Monday, October 27, 2008

It's been awhile...

Lately I haven’t felt like doing anything… that’s why I haven’t written on here in weeks. All I want to do is sleep, I know it’s not healthy at all. I’m forcing myself to get up and do small things everyday. Sometimes it feels as if I’m just here … not living. I see so many people living and having fun, and I want to be doing the same. My anxiety is trapping me in my own body, I want it to stop. I actually went out with a few friends the other night and had a good time. I had several small attacks, but nothing major. I need to realise that the anxiety is in my head and I’m not going to die. I’ve been working in an anxiety and depression workbook that I have mentioned in another blog. It seems to be working at the moment, it’s making me realise even more that I’m not alone.

On a lighter note, one of my favorite days is soon approaching… HALLOWEEN! I didn’t want to go out because of my illness, but I feel I need to. I’m going to be hanging out with friends and a few family members. I’m not sure if I’ll be okay … but I need to try and have fun. I can always go home if things get bad. I’m not sure if I’m going to drink, I’m not sure if I can handle it.

I hope everyone has a great Halloween, along with myself! I'm going to be dressing up as a vampire hehe! Is anyone else going out?

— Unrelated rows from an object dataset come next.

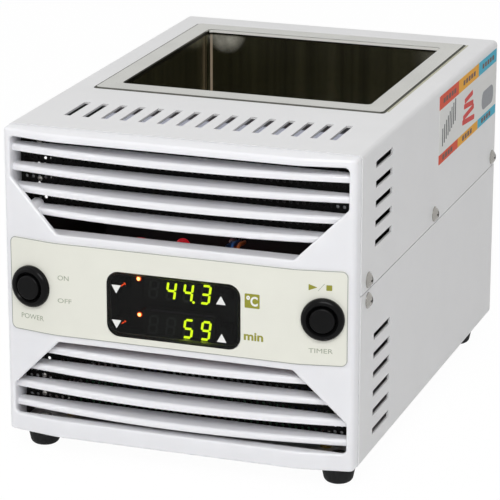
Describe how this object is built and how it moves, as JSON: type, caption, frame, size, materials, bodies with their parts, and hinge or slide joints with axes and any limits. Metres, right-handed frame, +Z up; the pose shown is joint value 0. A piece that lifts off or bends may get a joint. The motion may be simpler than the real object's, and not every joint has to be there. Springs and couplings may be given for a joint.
{
  "type": "dry bath incubator",
  "caption": "Bench dry bath incubator: sheet case with louvred grilles, angled control band with display and push switches, and a heated well open at the top.",
  "frame": {"origin": "on the bench surface, under the middle of the outer bounds", "axes": "+X towards the instrument's right side seen from the front, +Y from the control panel to the back, +Z up"},
  "size_m": [0.1894, 0.273, 0.1719],
  "materials": {
    "black_plastic": "matte",
    "board_green": "satin",
    "brass": "turned",
    "button_black": "gloss",
    "capacitor_sleeve": "satin",
    "coil_tape": "satin",
    "core_steel": "lacquered",
    "display_black": "gloss",
    "foot_rubber": "matte",
    "galvanised": "dull",
    "guard_black": "matte",
    "heater_film": "satin",
    "insulation": "fibrous",
    "key_black": "satin",
    "label_film": "matte",
    "lead_blue": "satin",
    "lead_grey": "satin",
    "lead_orange": "satin",
    "lead_red": "satin",
    "lead_sleeve": "satin",
    "led_orange": "clear",
    "liner_steel": "bright",
    "nickel": "bright",
    "plate_aluminium": "milled",
    "rim_steel": "brushed",
    "smoked_window": "clear",
    "switch_black": "gloss",
    "terminal_grey": "matte",
    "white_moulding": "gloss",
    "white_paint": "satin"
  },
  "bodies": {
    "instrument": {"base_chassis": "white_paint", "board_standoffs": "brass", "case_screws": "nickel", "control_label": "label_film", "digit_module_lower": "display_black", "digit_module_upper": "display_black", "display_board": "board_green", "display_window": "smoked_window", "film_heater": "heater_film", "filter_capacitors": "capacitor_sleeve", "floor_insulation": "insulation", "foot_front_left": "foot_rubber", "foot_front_right": "foot_rubber", "foot_rear_left": "foot_rubber", "foot_rear_right": "foot_rubber", "foot_screws": "nickel", "front_bezel": "white_moulding", "fuse_drawer": "black_plastic", "guard_screws": "nickel", "heater_leads": "lead_sleeve", "heater_plate": "plate_aluminium", "indicator_leds": "led_orange", "inlet_pins": "nickel", "key_switches": "black_plastic", "lower_guard": "guard_black", "mains_lead": "lead_grey", "power_board": "board_green", "power_inlet": "black_plastic", "power_leads": "lead_red", "power_switch_body": "switch_black", "power_switch_nut": "nickel", "rear_panel": "white_paint", "relay_heat_sink": "plate_aluminium", "sensor_lead_blue": "lead_blue", "sensor_lead_orange": "lead_orange", "small_screws": "nickel", "switching_relay": "black_plastic", "temperature_sensor": "rim_steel", "terminal_block": "terminal_grey", "thermal_cutout": "black_plastic", "timer_leads": "lead_red", "timer_switch_body": "switch_black", "timer_switch_nut": "nickel", "top_cover": "white_paint", "transformer_coil": "coil_tape", "transformer_core": "core_steel", "upper_guard": "guard_black", "well_casing": "galvanised", "well_insulation": "insulation", "well_liner": "liner_steel", "well_posts": "galvanised", "well_rim": "rim_steel"},
    "power_button": {"power_switch_button": "button_black"},
    "timer_button": {"timer_switch_button": "button_black"},
    "temperature_down": {"temperature_down_key": "key_black"},
    "temperature_up": {"temperature_up_key": "key_black"},
    "time_down": {"time_down_key": "key_black"},
    "time_up": {"time_up_key": "key_black"}
  },
  "joints": [
    {"name": "power_press", "type": "slide", "parent": "instrument", "child": "power_button", "axis": [0.1822, 0.9833, 0], "range_m": [0, 0.0025], "stiffness_N_per_m": 1200},
    {"name": "timer_press", "type": "slide", "parent": "instrument", "child": "timer_button", "axis": [-0.1822, 0.9833, 0], "range_m": [0, 0.0025], "stiffness_N_per_m": 1200},
    {"name": "temperature_down_press", "type": "slide", "parent": "instrument", "child": "temperature_down", "axis": [0, 1, 0], "range_m": [0, 0.0005], "stiffness_N_per_m": 2000},
    {"name": "temperature_up_press", "type": "slide", "parent": "instrument", "child": "temperature_up", "axis": [0, 1, 0], "range_m": [0, 0.0005], "stiffness_N_per_m": 2000},
    {"name": "time_down_press", "type": "slide", "parent": "instrument", "child": "time_down", "axis": [0, 1, 0], "range_m": [0, 0.0005], "stiffness_N_per_m": 2000},
    {"name": "time_up_press", "type": "slide", "parent": "instrument", "child": "time_up", "axis": [0, 1, 0], "range_m": [0, 0.0005], "stiffness_N_per_m": 2000}
  ]
}
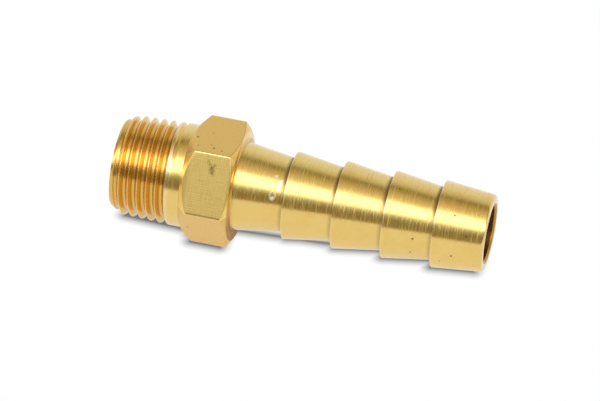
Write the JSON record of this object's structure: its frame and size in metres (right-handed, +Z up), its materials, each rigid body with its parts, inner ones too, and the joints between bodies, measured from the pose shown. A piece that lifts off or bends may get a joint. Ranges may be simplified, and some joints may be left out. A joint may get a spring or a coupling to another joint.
{
  "type": "hose barb tail",
  "caption": "Straight brass hose barb tail: tapered male pipe thread, chamfered spanner hexagon, and a tail of sawtooth barbs for a push-on hose, bored right through.",
  "frame": {"origin": "under the middle of the fitting's box, on the surface that it lies on", "axes": "+X along the fitting from its thread towards its tail, tipped down by the few degrees at which it rests; +Z up"},
  "size_m": [0.038, 0.0128, 0.0114],
  "materials": {
    "brass": "turned, bright, lightly marked"
  },
  "bodies": {
    "root": {"hose_barb_tail": "brass"}
  },
  "joints": []
}
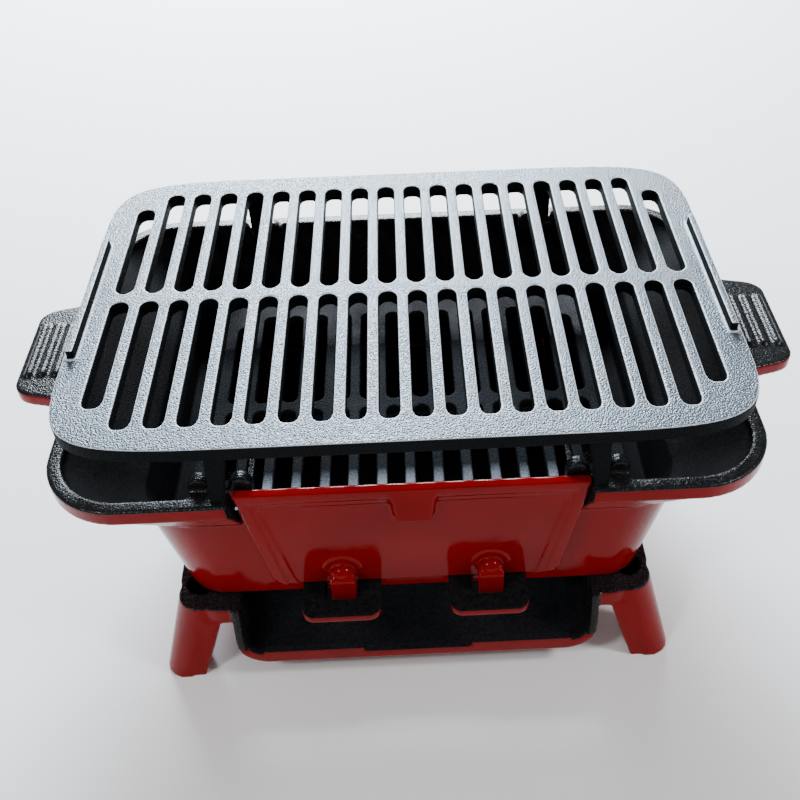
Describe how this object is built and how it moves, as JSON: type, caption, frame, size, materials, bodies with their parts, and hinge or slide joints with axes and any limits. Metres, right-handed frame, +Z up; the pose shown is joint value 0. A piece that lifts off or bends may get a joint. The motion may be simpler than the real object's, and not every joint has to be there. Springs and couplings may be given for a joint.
{
  "type": "hibachi grill",
  "caption": "Small cast-iron charcoal grill: oblong fire bowl with end handles and a drop-front fuel door on a splayed-leg base with an ash tray, under a slotted cooking grate.",
  "frame": {"origin": "on the ground, under the middle of the grill's whole length and depth", "axes": "+Z up; +X along the length, towards the handle on the right seen from the front; -Y is the front, the side with the fuel door"},
  "size_m": [0.533, 0.32, 0.236],
  "materials": {
    "enamel": "gloss",
    "iron": "rough cast"
  },
  "bodies": {
    "base": {"base": "enamel"},
    "fire_bowl": {"fire_bowl": "enamel"},
    "coal_grate": {"coal_grate": "iron"},
    "fuel_door": {"fuel_door": "enamel"},
    "cooking_grate": {"cooking_grate": "iron"}
  },
  "joints": [
    {"name": "bowl_lift", "type": "slide", "parent": "base", "child": "fire_bowl", "axis": [0, 0, 1], "range_m": [0, 0.06]},
    {"name": "grate_lift", "type": "slide", "parent": "fire_bowl", "child": "cooking_grate", "axis": [0, 0, 1], "range_m": [0, 0.08]},
    {"name": "coal_grate_lift", "type": "slide", "parent": "fire_bowl", "child": "coal_grate", "axis": [0, 0, 1], "range_m": [0, 0.05]},
    {"name": "fuel_door_hinge", "type": "hinge", "parent": "fire_bowl", "child": "fuel_door", "pos_m": [0, -0.141, 0.088], "axis": [1, 0, 0], "range_deg": [0, 90]}
  ]
}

What about dressing up?

Monday, October 13, 2008

Google Search!

I’ve noticed a lot of my blogger friends tagging each other in a fun little game. I wanted to participate, so I thought I would give it a shot. I’m not following the rules fully since I wasn’t tagged, also I’m not going to be tagging anyone else. Please feel free to play along, it was a lot of fun! The Photo Game


RULES:

A) Answer the questions below, do a Google Image search with your answer, take a picture from the first page of results, and do it with minimal words of explanation.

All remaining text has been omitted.